Die Schäden, die Max Verstappen bei Red Bull Racing schon verursacht hat, gehen in die Millionen. So genau nachgerechnet hat wohl niemand. Aber: Der vielleicht wichtigste, manchmal entscheidende Grundsatz eines Rennfahrers ist: schlage zuerst deinen Teamkollegen, sei schneller als der „Feind“ von nebenan, schlage ihn wo es nur geht. Beim Testen, im Training, im Rennen. Diese These wird in der ersten Theoriestunde des Rennsports gelehrt. Und nun versetze man sich einmal in die Rolle des Max Verstappen. Der Heißsporn, ausgestattet mit einer ordentlichen Portion Selbstvertrauen, ist von sich selbst überzeugt, jeden schlagen zu können. Auch im Red Bull, der heuer ja mehr als nur konkurrenzfähig ist, dem ganz brauchbare Sieger-Attribute eingepflanzt wurden.

Warum soll dann Verstappen seinen Teamkollegen Daniel Ricciardo das Überholen erleichtern, wenn er, wie zuletzt in Baku, riesengroß im Rückspiegel auftaucht? Es kam, was kommen musste. Ricciardo und Verstappen kollidierten, Nullnummer für beide. Dabei träumt Verstappen natürlich vom WM-Titel, den er seiner Meinung nach schon längst hätte gewinnen müssen. Aber unterm Strich kommt die Szene zur Weisheit, dass sich Verstappen wohl selbst am meisten im Wege steht. Vor allem nach dem Crash mit Vettel in China, dann mit Ricciardo in Baku. Da schaut halt derzeit nicht mehr als der achte Platz in der WM heraus, 52 Punkte Rückstand auf Hamilton. Und Niki Lauda hat dazu gemeint: „Normalerweise wachsen Piloten nach ihren Fehlern, Verstappen wird kleiner.“

In Barcelona, bei der Europa-Premiere, steht er weiter unter Beobachtung. Im Red-Bull-Werk kam es zur Aussprache. Ohne böses Blut, ohne Schuldzuweisungen. Nur mit dem Auftrag, dass „beide so g’scheit sein müssen, dass es gar nicht zu einer Situation wie in Baku kommt“, sagt Helmut Marko. Und wenn es wieder nicht funktioniert, wird wohl ein entsprechender Marschbefehl aus der Box nicht zu vermeiden sein. Ansonsten gilt aber, wie bei Red Bull üblich, freie Fahrt für beide. Noch.
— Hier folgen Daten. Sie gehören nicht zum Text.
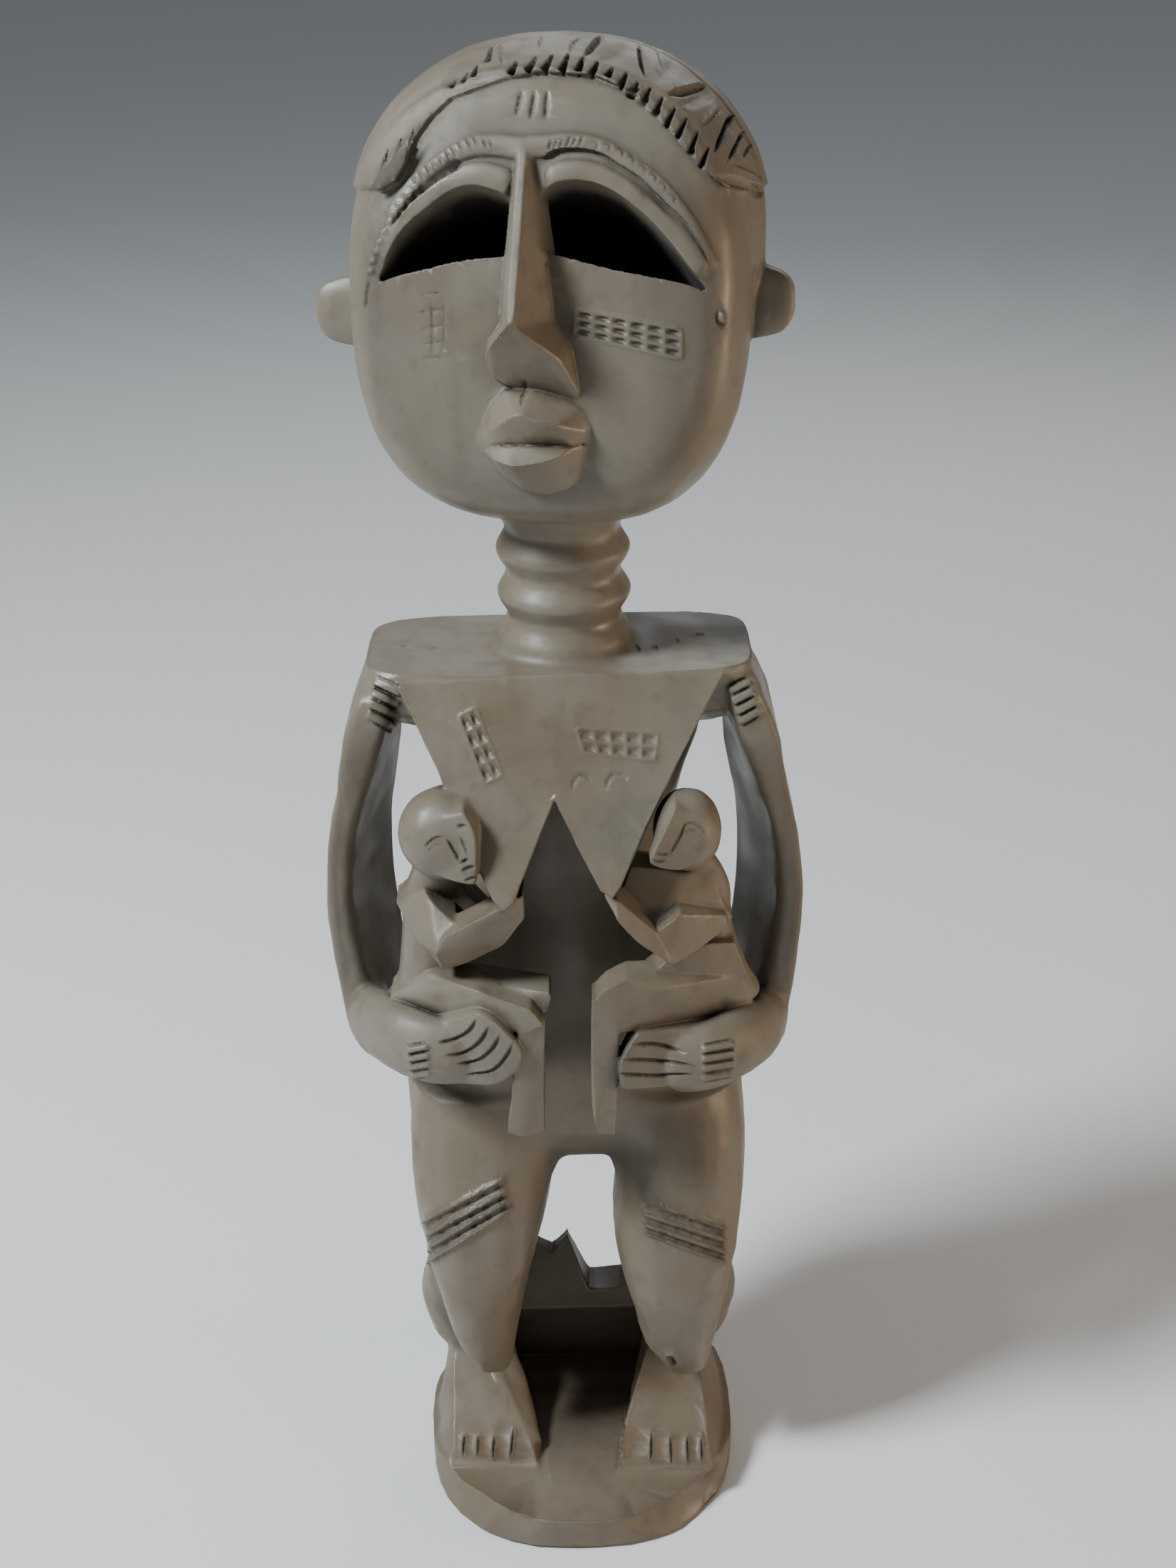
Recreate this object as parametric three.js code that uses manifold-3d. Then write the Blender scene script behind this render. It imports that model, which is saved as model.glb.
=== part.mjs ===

Die Fachpresse ist sich einig, dass Verstappen das Zeug zum Weltmeister hat. Er will vielleicht nur zu viel. Und das zu schnell. Er meint, „über Wasser gehen zu können“, schreibt „Auto, Motor und Sport“. Er müsse aber zuerst die Reifeprüfung ablegen, sein unwidersprochenes Talent und die Siegfähigkeit des RB 14 kontrolliert bis ins Ziel nutzen. Ohne diese Matura könne er sich nicht nur die WM ruinieren, sogar seine ganze Karriere. Dabei zeigt es Daniel Ricciardo mit fast klinisch sauberen Überholmanövern vor.

Auch wenn er manchmal Reue zu zeigen scheint, weiß man beim Holländer nie so genau, wann ihm die Zornesröte wieder ins Gesicht steigt. Und er sich wieder zu einer Gedankenlosigkeit hinreißen lässt.